The Pension Benefit Guaranty Corporation (PBGC) is a U.S. government agency created under the Employee Retirement Income Security Act of 1974 (ERISA). Its main role is to insure participants in private company defined benefit pension plans, acting as a safety net so employees still receive a basic level of retirement benefits if their employer’s plan becomes insolvent or is terminated without enough funds.
The PBGC collects insurance premiums from covered plans and invests them to support its mission. If a plan cannot pay promised benefits due to financial problems or termination, the PBGC assumes responsibility and pays benefits up to legal limits.

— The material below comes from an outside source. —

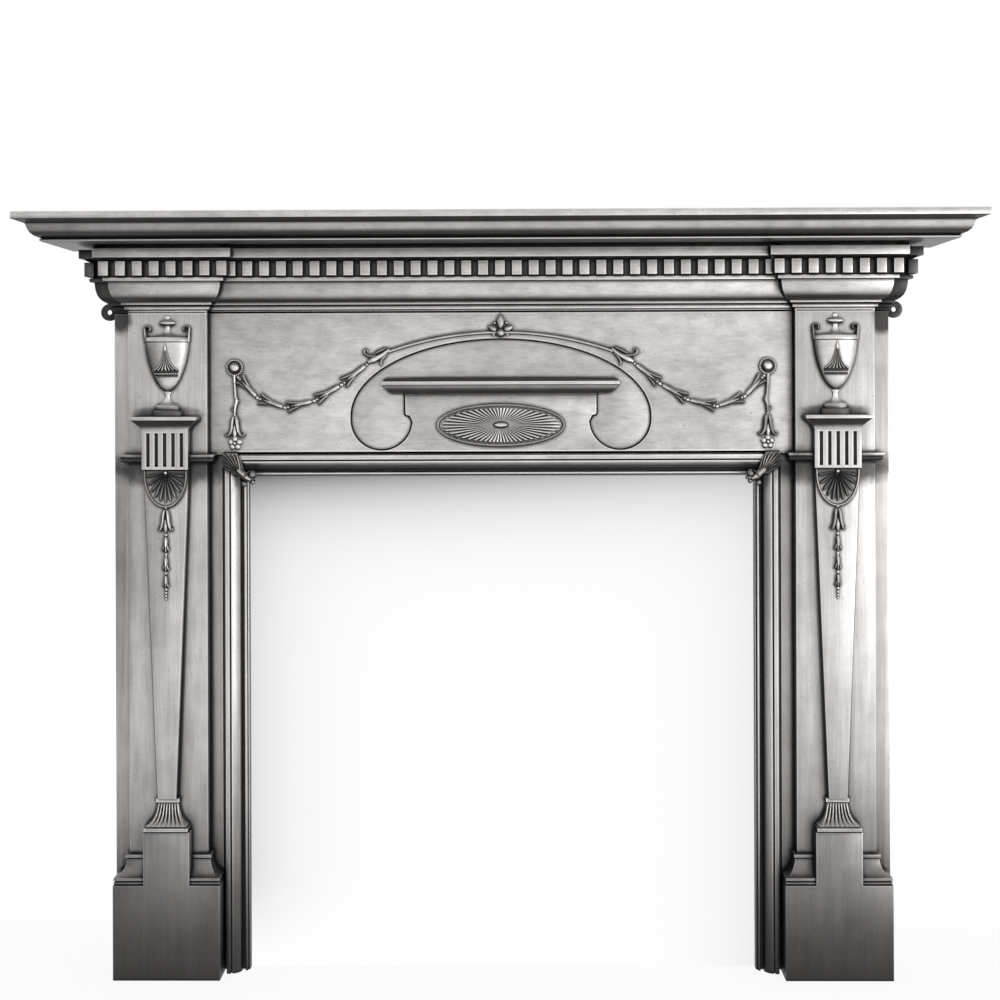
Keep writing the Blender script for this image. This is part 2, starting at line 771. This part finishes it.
for z, reach in ((1090, 22.5), (1080.6, 20.6)):
    line = [(shaft_x + reach * (i / 8 - 1), z) for i in range(17)]
    urn.append(relief(line, [0.8, 0.8], [2, 2], on_urn))
for i in range(13):
    x = shaft_x + 19.8 * (i - 6) / 6
    urn.append(bead(x, on_urn(x, 1085.3) + 0.9, 1085.3, 1.5))
dress_pair(carved("left_urn", urn), relief_iron)

# The ground between the bell's flutes stayed dark, where no brush reached it.
shade_rings = []
for z, half in ((1127, 1.6), (1116, 5.4), (1105, 9.4), (1097, 15), (1091.5, 22.6), (1081, 21)):
    places = [shaft_x + half * (i / 6 - 1) for i in range(13)]
    shade_rings.append(
        [(x, on_urn(x, z) + 0.45, z) for x in places]
        + [(x, on_urn(x, z) - 1, z) for x in reversed(places)]
    )
dress_pair(soften(loft("left_urn_shade", shade_rings), 0, 50), unbrushed_iron)


# ---- jambs: fan and husks

# Under the block a half oval fan of ribs spreads from a boss, and a chain of bells, husks and
# beads hangs from its tip down the shaft.
fan_top = shaft_top + 1
fan_half = 38.5
fan_centre_z = 906


def fan_edge(inset):
    """The half oval of the fan, straight at the top, drawn in all round."""
    return [
        (shaft_x - fan_half + inset, fan_top),
        *arc(shaft_x, fan_centre_z, fan_half - inset, 60 - inset, -180, 0, 28),
        (shaft_x + fan_half - inset, fan_top),
    ]


fan_plate = cut_away(
    facing_block("left_fan", fan_edge(0), shaft_depth - 2, shaft_depth + 5),
    facing_block("fan_sinking", [(x, z + 0.01) for x, z in fan_edge(2.2)],
                 shaft_depth + 0.5, shaft_depth + 8),
)
dress_pair(soften(fan_plate, 0.6), shaded_iron)
fan = []
for i in range(11):
    angle = math.radians(-172 + 164 * i / 10)
    reach_x, reach_z = (fan_half - 5) * math.cos(angle), 53 * math.sin(angle)
    path = [(shaft_x + reach_x * t, fan_centre_z + 2 + reach_z * t)
            for t in (0.14, 0.4, 0.62, 0.82, 0.94, 1)]
    fan.append(relief(path, [0.6, 1.0, 1.4, 1.9, 1.7, 0.7], [3, 5, 6.4, 6.2, 5, 2],
                      shaft_depth + 0.3))
fan.append(bead(shaft_x, shaft_depth + 3, 908, 3.6))
dress_pair(soften(joined("left_fan_ribs", fan), 0, 45), relief_iron)


def bell(x, top, bottom, neck, mouth, rise, ground):
    """A hanging bell flower: two outer petals that part over a dark slit and curl out at their
    tips, with a third petal between them at the mouth."""
    length = top - bottom
    parts = [
        relief([(x, bottom + length * t) for t in (0.66, 0.5, 0.3, 0.12, -0.04)],
               [0.6, *(neck * t for t in (0.62, 0.85, 0.7)), 0.8],
               [rise * t for t in (0.4, 0.7, 0.85, 0.8, 0.3)], ground),
    ]
    for side in (-1, 1):
        petal = curve([
            (x + side * neck * 0.3, top), (x + side * neck * 0.62, top - 0.2 * length),
            (x + side * neck * 0.82, top - 0.5 * length),
            (x + side * neck * 1.15, bottom + 0.26 * length),
            (x + side * mouth * 0.72, bottom + 0.08 * length),
            (x + side * mouth, bottom + 0.17 * length),
        ], 3)
        parts.append(relief(
            petal, [neck * t for t in (0.4, 0.55, 0.55, 0.5, 0.34, 0.22)],
            [rise * t for t in (0.6, 1, 1, 0.9, 0.8, 0.5)], ground,
        ))
    return parts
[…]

This includes coverage for cash balance plans, ensuring participants receive their promised retirement benefits even if the plan can’t meet obligations.
Understanding the PBGC is important for knowing the protections in place for retirement savings, especially as cash balance plans become more common. The PBGC helps secure the retirement income of millions of U.S. workers and retirees, providing peace of mind that pension benefits are protected even in cases of employer bankruptcy or financial distress.
PBGC Exemptions
Not all plans are subject to PBGC coverage. Certain employer-sponsored cash balance plans may be exempt if they:
Are solely for business owners
Cover no more than 25 active participants and are maintained by a professional service employer
Serve as excess benefit plans for certain employees
Are for Indian tribal governments
The key factor is the designation of a professional service employer. While you may consider yourself a professional, the PBGC has specific definitions.
Some examples of professionals exempted from PBGC coverage include:
Physicians, dentists, chiropractors, and other licensed healthcare practitioners
Lawyers and CPAs
Public engineers, architects, draftsmen, and actuaries
Psychologists, social or physical scientists
Performing artists
This list is not exhaustive, and there is a process to request a coverage determination from the PBGC. Forms can be submitted by mail or email, with detailed instructions available on the PBGC website.